The well flagged changes to the FT regime of the removal of controls on borrowing and private income duly appear in the Bill and will be largely welcomed by the FT movement; what may be more of a challenge is the change to the regime of supervision. Whilst CQC remains in place as the regulator on quality, in place of Monitor, FTs will be supervised only by their governors. The Government has recognised the need for support for governors in relation to this, and has provided for a duty on the FT to ensure that the governors have the relevant skills and knowledge. Monitor is given the power to set up an advisory panel to consider on the application of a majority of the governors whether the FT is acting in breach of its constitution or an obligation under the 2006 Act as amended.
This, in part at least, answers the point about how governors are to be funded to carry out the type of review and in consideration of concerns about the Trust currently carried out by Monitor.
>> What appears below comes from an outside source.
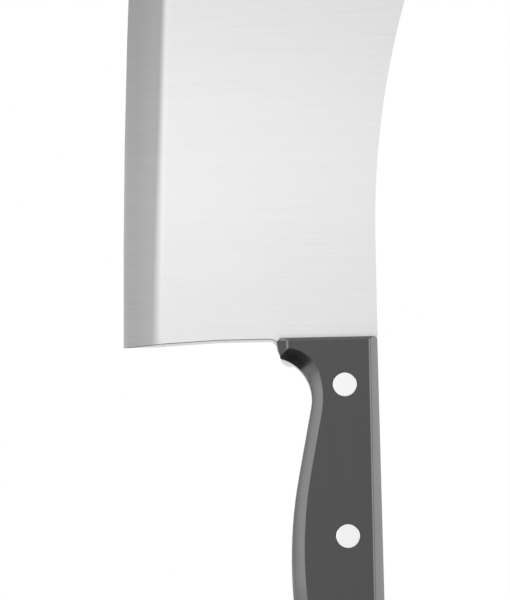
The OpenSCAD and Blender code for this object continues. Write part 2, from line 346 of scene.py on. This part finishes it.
# The underside is ground away towards both flats, and a ridge stays along its middle.
for vert in blade_mesh.verts:
    on_underside = any(abs(face.normal.y) < 0.3 for face in vert.link_faces)
    if on_underside and vert.co.x < heel_end and underside_low < vert.co.z < underside_high:
        away = vert.co - fillet_centre
        inwards = Vector((away.x, 0, away.z)) if away.x > 0 else Vector((0, 0, 1))
        vert.co += inwards.normalized() * ridge_slope * abs(vert.co.y)

heel_edges = [edge for edge in blade_mesh.edges if is_outline(edge) and is_heel(edge)]
ease(blade_mesh, heel_edges, width=0.0004, segments=3)
other_edges = [edge for edge in blade_mesh.edges if is_outline(edge) and not is_heel(edge)]
ease(blade_mesh, other_edges, width=0.00015)


def noise(place, scale, detail):
    """Noise from 0 to 1, with that many grains to a metre of the place."""
    return place.node("TexNoise", entries={"Vector": place, "Scale": scale, "Detail": detail})


def stretched(place, stretch):
    """A place scaled along each axis, so that noise over it runs in streaks."""
    return place.node("Mapping", entries={"Vector": place, "Scale": stretch})


def grey(level):
    return level.node("CombineColor", entries={0: level, 1: level, 2: level})


steel, steel_nodes = new_material("brushed_steel")
steel_place = place_on(steel_nodes)
to_spine, sideways, to_tip = (part(steel_place, axis) for axis in range(3))
off_middle = steel_nodes.maths("ABSOLUTE", sideways)
from_centre = ((to_spine - edge_centre.x) ** 2 + (to_tip - edge_centre.z) ** 2) ** 0.5
from_edge = edge_radius - from_centre

# 1 on the heel, its underside, the ground bevel or the fine edge, and 0 off it.
heel = (
    (1 - to_spine.between(-0.0228, -0.0218))
    * to_tip.between(0.061, 0.0615)
    * (1 - to_tip.between(0.067, 0.069))
)
facing = steel_nodes.node("NewGeometry", output="True Normal")
underside = heel * (1 - part(facing, 2).between(-0.8, -0.6))
shoulder_start = 0.0087 + 0.0019 * to_tip.between(0.07, 0.16)
shoulder_end = 0.0132
bevel = (1 - from_edge.between(shoulder_start, shoulder_end)) * (1 - underside)
fine_edge = (1 - from_edge.between(0.0003, 0.0014)) * (1 - to_tip.between(0.1, 0.17))

# Thin dark lines: the rim all round, dull from its coarser grind, and painted shade along the
# corners where the heel's underside meets the flat and, nearer the edge, the bevel, which
# thickens by bevel_lean.
bevel_lean = 0.16
past_bevel = from_edge.between(0.0126, 0.0129)
rim = (1 - bevel) * (1 - heel) * (1 - off_middle.between(0.0015, 0.0018))
painted_flat_corner_shade = (
    past_bevel
    * heel
    * off_middle.between(0.0015, 0.0016)
    * (1 - off_middle.between(0.00197, 0.00199))
)
painted_bevel_corner_shade = (
    underside
    * (1 - past_bevel)
    * (off_middle - bevel_lean * from_edge).between(-0.0004, -0.00025)
)


def streaks(length, width, detail=2.0):
    """Noise drawn out square to the edge, in streaks of that length and width."""
    drawn_out = stretched(steel_place, (1 / length, 0.3 / width, 1 / width))
    return noise(drawn_out, scale=1.0, detail=detail)


brushing = streaks(length=0.03, width=0.0005, detail=4.0)
bands = streaks(length=0.09, width=0.004)
grinding = streaks(length=0.006, width=0.0004)
scratches = streaks(length=0.012, width=0.00018, detail=3.0)

# The flats' lightness, changed by what the other places take off it or add to it,
# and then by the streaks.
flat_light = 0.653
# The bevel is darker partly because of its coarser grind and partly from painted shade, which is
# darker towards the top and nearer the edge.
bevel_grind_and_painted_shade = 0.281 + 0.055 * to_tip.between(0.1, 0.2) - 0.034 * from_edge.between(0.0035, 0.0098)
# The rim's line comes from its duller grind. The two heel corner lines are painted shade along
# the creases.
dull_rim_and_painted_corner_shade = 0.34 * rim + 0.68 * painted_flat_corner_shade + 0.6 * painted_bevel_corner_shade
# Along the heel's underside, 0.1 is added to the lightness as a painted highlight.
lightness = flat_light - bevel * bevel_grind_and_painted_shade + 0.05 * fine_edge + 0.1 * underside - dull_rim_and_painted_corner_shade
tone = 0.918 + 0.1 * brushing + 0.034 * bands + 0.13 * bevel * (grinding - 0.5)
steel_finish = steel_nodes.node(
    "BsdfPrincipled",
    entries={
        "Base Color": grey(tone * lightness),
        "Metallic": 1.0,
        "Roughness": 0.23 + 0.06 * brushing + 0.16 * bevel + 0.33 * rim - 0.02 * underside,
        "Normal": steel_nodes.node(
            "Bump", entries={"Strength": 0.25, "Distance": 0.00002, "Height": scratches}
        ),
    },
)
steel_nodes.node("OutputMaterial", entries={"Surface": steel_finish})

blade = new_piece("steel_blade", blade_mesh, steel)
flatten(blade)
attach(blade, "root")
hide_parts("blade")


# Scales: two halves of dark moulded plastic, mirror images, riveted to the tang.
# Each has slopes of 45 degrees along the grip and the back, a narrow chamfer at
# the front, a small matt slope at the claw, and softly rounded arrises.
plastic, plastic_nodes = new_material("satin_plastic")
plastic_place = place_on(plastic_nodes)
to_spine, sideways, to_tip = (part(plastic_place, axis) for axis in range(3))
off_middle = plastic_nodes.maths("ABSOLUTE", sideways)
skin = noise(plastic_place, scale=2600.0, detail=3.0)
cloud = noise(plastic_place, scale=60.0, detail=3.0)
drawn = noise(stretched(plastic_place, (700, 700, 20)), scale=1.0, detail=2.0)

# The claw's matt slope, and a dull line along the edge of the back slope.
claw = (
    (1 - to_spine.between(-0.0195, -0.0189))
    * (to_tip - 1.385 * to_spine).between(0.0892, 0.0894)
    * (1 - to_tip.between(0.0653, 0.0657))
)
back_line = (
    to_spine.between(0.006, 0.007)
    * off_middle.between(0.00925, 0.00935)
    * (1 - off_middle.between(0.0095, 0.0096))
)

# The long slopes are crowned by 0.09 mm, highest halfway up, at slope_middle off the
# centre plane, and slope_half from there to either side.
slope_middle = 0.0081
slope_half = 0.0019
crown_curve = -24
off_slope = plastic_nodes.maths("MAXIMUM", off_middle - slope_middle, -slope_half)
crown = plastic_nodes.node(
    "Bump", entries={"Strength": 1.0, "Distance": 1.0, "Height": off_slope ** 2 * crown_curve}
)
plastic_finish = plastic_nodes.node(
    "BsdfPrincipled",
    entries={
        "Base Color": grey(0.002 * cloud + 0.001 * skin + 0.019 * drawn),
        "Roughness": 0.2 + 0.08 * cloud + 0.43 * claw + 0.3 * back_line,
        "IOR": 1.72,
        "Normal": plastic_nodes.node(
            "Bump",
            entries={"Strength": 0.12, "Distance": 0.00003, "Height": skin, "Normal": crown},
        ),
    },
)
plastic_nodes.node("OutputMaterial", entries={"Surface": plastic_finish})

steel_side = 0.002
seat_reach = 0.0045
for node in ("near_scale", "far_scale"):
    scale_mesh = copy_of(node, merge=0.00003)
    for _ in range(3):
        bmesh.ops.dissolve_degenerate(scale_mesh, edges=scale_mesh.edges, dist=0.000002)
    outer = [
        edge
        for edge in scale_mesh.edges
        if is_sharp(edge, 28)
        and all(abs(vert.co.y) > steel_side for vert in edge.verts)
        and not is_at_rivet(edge, seat_reach)
    ]
    ease(scale_mesh, outer, width=0.0002)
    scale = new_piece("plastic_" + node, scale_mesh, plastic)
    flatten(scale)
    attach(scale, "root")
    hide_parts(node)


# Rivets: three pairs of turned and polished steel, pressed into each other.
# The socket's head and tube come from the near side, the stud's head and pin
# from the far side, and both heads lie almost flush in the scales.
head_radius = 0.004
head_top = 0.0101
head_seat = 0.0086
rim_round = 0.00024
tube_radius = 0.003
tube_end = 0.0083
bore_radius = 0.00202
bore_floor = -0.0071
pin_radius = 0.002
pin_end = -0.0068

bright, bright_nodes = new_material("polished_steel")
scuffs = noise(place_on(bright_nodes), scale=900.0, detail=4.0)
bright_finish = bright_nodes.node(
    "BsdfPrincipled",
    entries={
        "Base Color": grey(0.74 + 0.05 * scuffs),
        "Metallic": 1.0,
        "Roughness": 0.16 + 0.08 * scuffs,
        "Normal": bright_nodes.node(
            "Bump", entries={"Strength": 0.05, "Distance": 0.00002, "Height": scuffs}
        ),
    },
)
bright_nodes.node("OutputMaterial", entries={"Surface": bright_finish})


def turned_piece(name, profile, height, replaced):
    """A profile of (radius, depth) points, turned round the rivet's axis."""
    mesh = bmesh.new()
    verts = [mesh.verts.new((radius, depth, height)) for radius, depth in profile]
    edges = [mesh.edges.new(pair) for pair in zip(verts, verts[1:])]
    bmesh.ops.spin(
        mesh,
        geom=verts + edges,
        cent=(0, 0, height),
        axis=(0, 1, 0),
        angle=2 * math.pi,
        steps=72,
        use_merge=True,
    )
    bmesh.ops.remove_doubles(mesh, verts=mesh.verts, dist=0.000001)
    bmesh.ops.recalc_face_normals(mesh, faces=mesh.faces)
    piece = new_piece(name, mesh, bright)
    flatten(piece)
    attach(piece, "root")
    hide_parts(replaced)


def head(side):
    """A rivet head's profile on that side, from its middle round its rim to its seat."""
    flat_top = [(share * head_radius, head_top) for share in (0, 0.5, 0.9)]
    round_rim = [
        (
            head_radius - rim_round + rim_round * math.sin(turn),
            head_top - rim_round + rim_round * math.cos(turn),
        )
        for turn in (0, 0.4, 0.8, 1.2, math.pi / 2)
    ]
    profile = flat_top + round_rim + [(head_radius, head_seat)]
    return [(radius, side * depth) for radius, depth in profile]


socket = head(-1) + [
    (tube_radius, -head_seat),
    (tube_radius, tube_end),
    (bore_radius, tube_end),
    (bore_radius, bore_floor),
    (0, bore_floor),
]
stud = head(1) + [(pin_radius, head_seat), (pin_radius, pin_end), (0, pin_end)]
for place, height in rivet_heights.items():
    turned_piece("rivet_socket_" + place, socket, height, place + "_rivet_socket")
    turned_piece("rivet_stud_" + place, stud, height, place + "_rivet_stud")


bpy.context.scene.view_settings.view_transform = "Standard"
However it remains to be seen how far the committee in fact merely carries on the role of monitor but with an advisory rather than decision making character, or whether in fact it takes a narrow view of its remit. The FTs will be required to pay Monitor fees in respect of this – again is this a level playing field as there is no equivalent for non FTs who may be competing for the same work?
Directors’ positions are changed little – merely the addition of an explicit duty to act so as to maximise the benefits to members and the public. The omission of any reference to patients is striking, as is the focus on the individual organisation. This is in contrast to the duty of cooperation on all NHS bodies in s.72 of the 2006 Act which remains. Whether this is consistent with a level playing field for all providers remains to be seen.
The seemingly unending saga of the insolvency regime for FTs is given a new proposed solution, with broadly speaking the imposition of normal insolvency law and the removal of the option of de-authorisation. This creates risks for organisations of failure which will be a challenge and also for directors who potentially face greater risks through the sanctions available in insolvency against directors including potentially money claims for wrongful trading.
Health and Wellbeing Boards
In addition to the responsibilities for public health, local authorities will now be required to establish Health and Wellbeing Boards which will have responsibility for encouraging integration of health and social care commissioning, and to encourage s.75 arrangements. Indeed the health and wellbeing strategy which the Board will be responsible for developing on behalf of the authority and the relevant commissioners has to consider explicitly whether s.75 may improve the way in which services are delivered.
The role of the Health and Wellbeing Board in carrying out functions of the local authority and the commissioning consortia is a bit odd in governance terms. If this means, in effect, delegation without accountability, it is difficult to see that it will have buy in, particularly from the consortia who have limited representation on the Board. Equally the funding arrangements for the Board are unclear, and although expressly constituted as a committee of the local authority (which with potentially only one elected member is a little unusual) it is difficult to see that the local authorities in their present financial shape will want to invest heavily in this.
There are many other areas in the Bill which invite comment and we will be covering these in coming weeks, as the Bill makes its way through Parliament.